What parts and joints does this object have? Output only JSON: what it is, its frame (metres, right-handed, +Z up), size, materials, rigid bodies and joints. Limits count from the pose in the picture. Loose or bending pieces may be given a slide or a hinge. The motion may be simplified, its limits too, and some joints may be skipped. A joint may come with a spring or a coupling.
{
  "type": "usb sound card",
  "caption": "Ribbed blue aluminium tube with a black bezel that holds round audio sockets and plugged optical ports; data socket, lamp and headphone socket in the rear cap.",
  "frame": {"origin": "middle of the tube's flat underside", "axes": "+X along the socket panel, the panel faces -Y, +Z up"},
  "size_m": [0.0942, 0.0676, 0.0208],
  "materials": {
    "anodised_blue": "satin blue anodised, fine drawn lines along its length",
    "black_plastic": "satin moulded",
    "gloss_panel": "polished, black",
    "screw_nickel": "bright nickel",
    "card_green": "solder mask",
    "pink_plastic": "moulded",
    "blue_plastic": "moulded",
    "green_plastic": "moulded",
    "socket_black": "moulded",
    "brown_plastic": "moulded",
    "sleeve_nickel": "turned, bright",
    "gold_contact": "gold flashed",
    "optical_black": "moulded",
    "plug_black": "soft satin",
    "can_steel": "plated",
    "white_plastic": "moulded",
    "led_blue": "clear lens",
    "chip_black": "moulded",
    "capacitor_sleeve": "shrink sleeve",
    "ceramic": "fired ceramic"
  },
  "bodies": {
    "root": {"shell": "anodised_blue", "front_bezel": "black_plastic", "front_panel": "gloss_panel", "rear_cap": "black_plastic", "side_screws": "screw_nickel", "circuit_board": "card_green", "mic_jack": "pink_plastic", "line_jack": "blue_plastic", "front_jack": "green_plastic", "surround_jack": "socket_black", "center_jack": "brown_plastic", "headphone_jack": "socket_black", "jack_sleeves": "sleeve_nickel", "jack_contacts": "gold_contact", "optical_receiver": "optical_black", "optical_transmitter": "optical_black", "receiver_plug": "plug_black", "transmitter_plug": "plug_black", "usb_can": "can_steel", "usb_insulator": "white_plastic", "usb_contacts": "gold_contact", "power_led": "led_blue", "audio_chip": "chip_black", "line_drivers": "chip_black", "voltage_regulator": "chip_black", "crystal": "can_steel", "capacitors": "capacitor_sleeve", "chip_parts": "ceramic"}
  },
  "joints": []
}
====
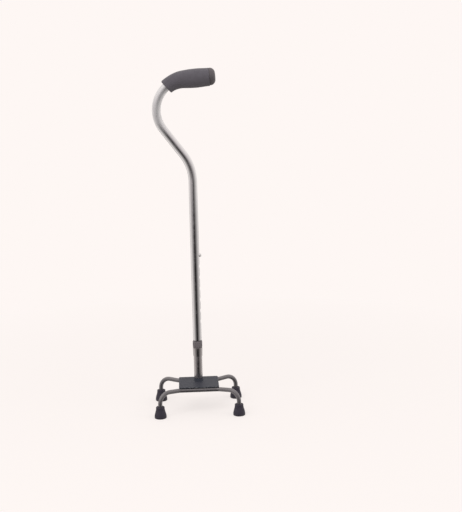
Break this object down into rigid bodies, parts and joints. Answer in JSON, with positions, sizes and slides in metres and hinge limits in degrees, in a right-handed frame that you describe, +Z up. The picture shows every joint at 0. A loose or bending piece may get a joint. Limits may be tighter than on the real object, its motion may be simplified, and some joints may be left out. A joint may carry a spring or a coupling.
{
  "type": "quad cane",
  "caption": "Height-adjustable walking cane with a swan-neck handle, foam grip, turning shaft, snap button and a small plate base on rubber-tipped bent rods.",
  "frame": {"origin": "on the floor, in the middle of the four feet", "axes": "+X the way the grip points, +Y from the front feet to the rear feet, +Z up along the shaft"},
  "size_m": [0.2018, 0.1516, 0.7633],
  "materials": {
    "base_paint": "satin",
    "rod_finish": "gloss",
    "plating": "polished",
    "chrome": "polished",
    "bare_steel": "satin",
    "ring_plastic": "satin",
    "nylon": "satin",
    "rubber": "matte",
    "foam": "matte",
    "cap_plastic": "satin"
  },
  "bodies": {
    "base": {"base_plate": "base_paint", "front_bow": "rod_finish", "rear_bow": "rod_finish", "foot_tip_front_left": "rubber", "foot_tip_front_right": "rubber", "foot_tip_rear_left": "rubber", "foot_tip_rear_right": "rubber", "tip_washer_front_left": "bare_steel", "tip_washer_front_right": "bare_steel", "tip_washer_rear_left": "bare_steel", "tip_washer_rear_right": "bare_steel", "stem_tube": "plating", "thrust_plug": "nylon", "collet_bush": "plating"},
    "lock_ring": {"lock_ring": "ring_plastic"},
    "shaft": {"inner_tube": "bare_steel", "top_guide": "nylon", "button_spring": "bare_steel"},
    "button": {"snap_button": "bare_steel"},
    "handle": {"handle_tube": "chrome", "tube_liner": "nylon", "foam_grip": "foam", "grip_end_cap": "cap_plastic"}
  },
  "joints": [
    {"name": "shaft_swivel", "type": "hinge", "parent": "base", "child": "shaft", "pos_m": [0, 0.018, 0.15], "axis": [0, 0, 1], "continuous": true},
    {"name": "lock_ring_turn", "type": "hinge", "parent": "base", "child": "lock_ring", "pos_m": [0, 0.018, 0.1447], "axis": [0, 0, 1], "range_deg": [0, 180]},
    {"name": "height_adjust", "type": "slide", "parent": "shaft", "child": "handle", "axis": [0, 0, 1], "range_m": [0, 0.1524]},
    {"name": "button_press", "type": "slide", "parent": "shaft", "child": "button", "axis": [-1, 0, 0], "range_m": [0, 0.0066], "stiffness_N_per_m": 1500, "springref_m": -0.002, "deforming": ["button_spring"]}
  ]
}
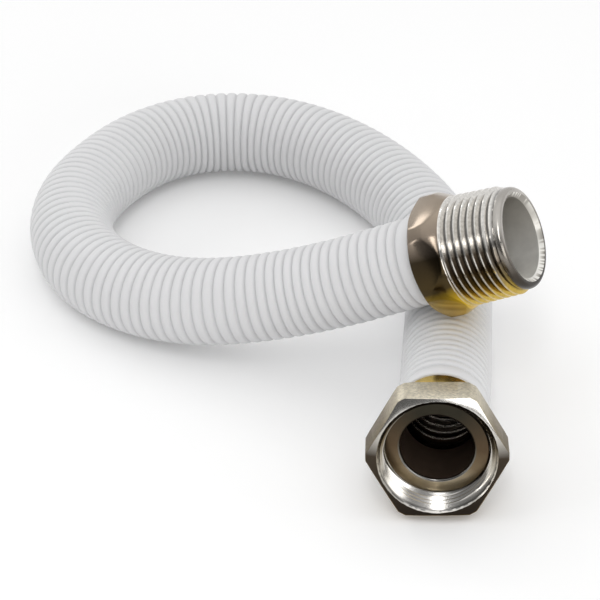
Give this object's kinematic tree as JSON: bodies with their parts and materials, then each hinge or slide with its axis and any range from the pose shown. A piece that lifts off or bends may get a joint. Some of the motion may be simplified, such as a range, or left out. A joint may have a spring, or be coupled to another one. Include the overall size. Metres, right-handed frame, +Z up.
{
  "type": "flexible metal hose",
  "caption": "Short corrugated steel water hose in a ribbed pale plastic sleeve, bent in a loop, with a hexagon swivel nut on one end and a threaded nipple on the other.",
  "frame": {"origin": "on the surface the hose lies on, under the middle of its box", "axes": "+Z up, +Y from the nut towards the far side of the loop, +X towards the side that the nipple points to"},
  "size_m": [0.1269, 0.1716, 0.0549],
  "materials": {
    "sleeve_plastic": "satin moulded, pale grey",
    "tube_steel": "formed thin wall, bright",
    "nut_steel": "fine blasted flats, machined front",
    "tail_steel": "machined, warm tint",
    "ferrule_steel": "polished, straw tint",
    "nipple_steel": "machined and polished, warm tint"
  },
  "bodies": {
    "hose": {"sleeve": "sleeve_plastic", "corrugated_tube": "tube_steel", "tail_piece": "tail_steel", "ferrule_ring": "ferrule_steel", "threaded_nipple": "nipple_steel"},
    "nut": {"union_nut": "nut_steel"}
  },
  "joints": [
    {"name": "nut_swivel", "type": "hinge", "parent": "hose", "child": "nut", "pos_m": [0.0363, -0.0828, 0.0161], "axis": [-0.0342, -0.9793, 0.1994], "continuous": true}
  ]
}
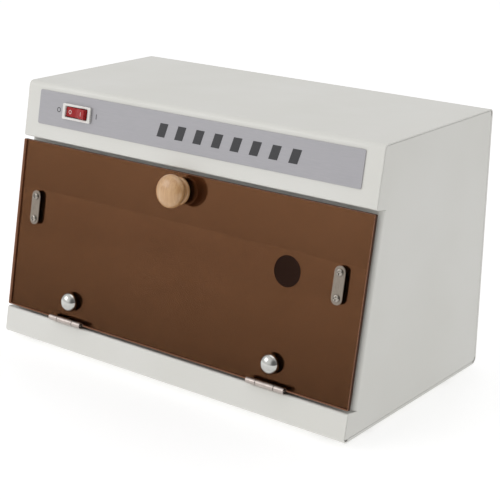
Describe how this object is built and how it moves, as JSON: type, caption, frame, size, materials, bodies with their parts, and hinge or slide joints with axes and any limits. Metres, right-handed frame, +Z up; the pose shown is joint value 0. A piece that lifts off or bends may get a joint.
====
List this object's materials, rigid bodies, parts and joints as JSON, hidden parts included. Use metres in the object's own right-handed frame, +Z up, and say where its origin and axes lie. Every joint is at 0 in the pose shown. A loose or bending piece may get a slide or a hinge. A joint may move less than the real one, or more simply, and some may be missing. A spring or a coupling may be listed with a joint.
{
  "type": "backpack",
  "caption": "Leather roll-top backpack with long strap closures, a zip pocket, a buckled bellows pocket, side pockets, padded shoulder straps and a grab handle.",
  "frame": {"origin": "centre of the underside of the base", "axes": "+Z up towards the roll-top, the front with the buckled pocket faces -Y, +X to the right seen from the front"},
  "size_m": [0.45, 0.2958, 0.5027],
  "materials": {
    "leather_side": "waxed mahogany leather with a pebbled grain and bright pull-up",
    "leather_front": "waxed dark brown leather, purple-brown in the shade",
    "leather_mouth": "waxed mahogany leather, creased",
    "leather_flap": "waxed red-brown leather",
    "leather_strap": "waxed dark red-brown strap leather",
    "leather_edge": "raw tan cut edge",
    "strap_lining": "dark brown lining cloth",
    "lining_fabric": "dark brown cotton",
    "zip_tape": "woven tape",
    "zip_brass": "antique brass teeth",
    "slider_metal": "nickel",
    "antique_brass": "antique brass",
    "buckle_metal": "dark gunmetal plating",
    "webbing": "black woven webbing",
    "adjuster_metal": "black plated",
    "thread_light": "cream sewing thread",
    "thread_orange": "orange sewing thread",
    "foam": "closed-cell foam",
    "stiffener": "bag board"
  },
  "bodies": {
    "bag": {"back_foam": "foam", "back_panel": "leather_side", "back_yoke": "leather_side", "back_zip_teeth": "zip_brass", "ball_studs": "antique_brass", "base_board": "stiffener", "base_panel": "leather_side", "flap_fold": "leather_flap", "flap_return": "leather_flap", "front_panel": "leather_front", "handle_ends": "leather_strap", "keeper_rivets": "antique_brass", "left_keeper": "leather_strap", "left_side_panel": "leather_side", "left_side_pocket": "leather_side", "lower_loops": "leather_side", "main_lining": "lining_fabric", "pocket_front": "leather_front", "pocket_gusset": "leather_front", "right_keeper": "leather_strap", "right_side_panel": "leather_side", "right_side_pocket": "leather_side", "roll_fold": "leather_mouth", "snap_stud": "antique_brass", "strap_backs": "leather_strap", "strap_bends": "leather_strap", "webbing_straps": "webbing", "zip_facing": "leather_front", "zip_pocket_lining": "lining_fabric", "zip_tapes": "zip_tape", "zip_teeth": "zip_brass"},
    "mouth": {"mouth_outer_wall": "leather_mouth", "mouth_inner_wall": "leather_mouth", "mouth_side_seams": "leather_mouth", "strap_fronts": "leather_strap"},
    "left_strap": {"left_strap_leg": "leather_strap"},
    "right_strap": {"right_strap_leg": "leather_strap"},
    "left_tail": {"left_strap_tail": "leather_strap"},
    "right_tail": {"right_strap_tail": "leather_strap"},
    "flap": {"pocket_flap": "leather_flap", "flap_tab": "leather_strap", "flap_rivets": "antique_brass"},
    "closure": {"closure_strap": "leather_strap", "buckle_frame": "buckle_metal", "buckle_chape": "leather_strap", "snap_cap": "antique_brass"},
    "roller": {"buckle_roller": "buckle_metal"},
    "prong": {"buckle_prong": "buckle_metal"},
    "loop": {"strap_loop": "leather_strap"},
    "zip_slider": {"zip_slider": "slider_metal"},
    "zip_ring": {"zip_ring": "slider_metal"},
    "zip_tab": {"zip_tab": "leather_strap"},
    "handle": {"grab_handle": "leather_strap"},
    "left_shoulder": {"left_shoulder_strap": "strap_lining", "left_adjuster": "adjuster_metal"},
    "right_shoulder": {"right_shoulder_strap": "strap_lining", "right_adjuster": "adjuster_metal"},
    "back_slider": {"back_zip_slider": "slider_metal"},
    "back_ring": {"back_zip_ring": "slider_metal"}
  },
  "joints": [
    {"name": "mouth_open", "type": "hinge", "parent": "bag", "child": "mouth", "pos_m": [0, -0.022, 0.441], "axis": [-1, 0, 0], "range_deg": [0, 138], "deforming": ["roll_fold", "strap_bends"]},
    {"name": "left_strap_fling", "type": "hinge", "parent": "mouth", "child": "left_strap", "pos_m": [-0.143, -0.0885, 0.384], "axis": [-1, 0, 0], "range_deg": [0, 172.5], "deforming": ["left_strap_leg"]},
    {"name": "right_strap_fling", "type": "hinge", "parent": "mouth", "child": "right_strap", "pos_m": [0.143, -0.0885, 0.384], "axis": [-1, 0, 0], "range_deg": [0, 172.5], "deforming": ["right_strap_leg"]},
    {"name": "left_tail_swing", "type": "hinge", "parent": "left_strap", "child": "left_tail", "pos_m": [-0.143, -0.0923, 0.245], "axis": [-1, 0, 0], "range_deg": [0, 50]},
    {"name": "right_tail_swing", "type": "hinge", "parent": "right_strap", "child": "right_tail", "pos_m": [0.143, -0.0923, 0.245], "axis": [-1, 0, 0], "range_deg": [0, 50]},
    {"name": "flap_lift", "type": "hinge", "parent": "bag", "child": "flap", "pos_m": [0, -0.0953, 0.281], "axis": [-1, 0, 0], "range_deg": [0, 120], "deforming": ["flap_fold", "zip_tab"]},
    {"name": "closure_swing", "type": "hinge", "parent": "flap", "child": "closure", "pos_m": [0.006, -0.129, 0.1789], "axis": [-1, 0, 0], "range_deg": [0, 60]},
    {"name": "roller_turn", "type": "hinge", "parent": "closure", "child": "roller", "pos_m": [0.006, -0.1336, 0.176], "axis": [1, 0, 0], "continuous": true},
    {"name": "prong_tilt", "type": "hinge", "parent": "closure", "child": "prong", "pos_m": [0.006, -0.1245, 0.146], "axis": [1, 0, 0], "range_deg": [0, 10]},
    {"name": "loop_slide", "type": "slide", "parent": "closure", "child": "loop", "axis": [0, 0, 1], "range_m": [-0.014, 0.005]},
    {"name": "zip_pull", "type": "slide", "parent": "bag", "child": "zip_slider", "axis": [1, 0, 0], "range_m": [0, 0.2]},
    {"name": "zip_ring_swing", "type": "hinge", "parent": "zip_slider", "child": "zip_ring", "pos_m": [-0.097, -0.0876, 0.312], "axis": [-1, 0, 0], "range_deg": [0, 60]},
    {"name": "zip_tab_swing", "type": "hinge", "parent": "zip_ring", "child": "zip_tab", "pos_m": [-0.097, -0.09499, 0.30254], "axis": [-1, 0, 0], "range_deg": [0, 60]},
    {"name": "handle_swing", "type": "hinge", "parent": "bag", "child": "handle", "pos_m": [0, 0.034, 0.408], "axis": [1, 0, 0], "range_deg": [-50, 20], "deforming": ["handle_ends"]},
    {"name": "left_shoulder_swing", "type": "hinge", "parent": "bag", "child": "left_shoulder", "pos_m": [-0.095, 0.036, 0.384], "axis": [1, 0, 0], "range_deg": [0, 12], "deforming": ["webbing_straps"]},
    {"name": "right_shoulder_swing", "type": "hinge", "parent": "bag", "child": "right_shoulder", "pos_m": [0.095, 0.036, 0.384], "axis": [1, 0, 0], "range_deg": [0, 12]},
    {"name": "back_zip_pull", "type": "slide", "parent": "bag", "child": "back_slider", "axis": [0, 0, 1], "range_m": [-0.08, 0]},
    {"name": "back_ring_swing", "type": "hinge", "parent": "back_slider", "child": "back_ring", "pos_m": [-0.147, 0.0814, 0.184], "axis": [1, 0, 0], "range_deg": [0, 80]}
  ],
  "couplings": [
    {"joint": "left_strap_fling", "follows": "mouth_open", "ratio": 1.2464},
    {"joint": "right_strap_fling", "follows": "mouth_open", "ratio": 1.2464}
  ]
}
====
What this task involves:
Look through the data and show every line containing "their".

Correct answer:
Give this object's kinematic tree as JSON: bodies with their parts and materials, then each hinge or slide with its axis and any range from the pose shown. A piece that lifts off or bends may get a joint. Some of the motion may be simplified, such as a range, or left out. A joint may have a spring, or be coupled to another one. Include the overall size. Metres, right-handed frame, +Z up.
Describe how this object is built and how it moves, as JSON: type, caption, frame, size, materials, bodies with their parts, and hinge or slide joints with axes and any limits. Metres, right-handed frame, +Z up; the pose shown is joint value 0. A piece that lifts off or bends may get a joint.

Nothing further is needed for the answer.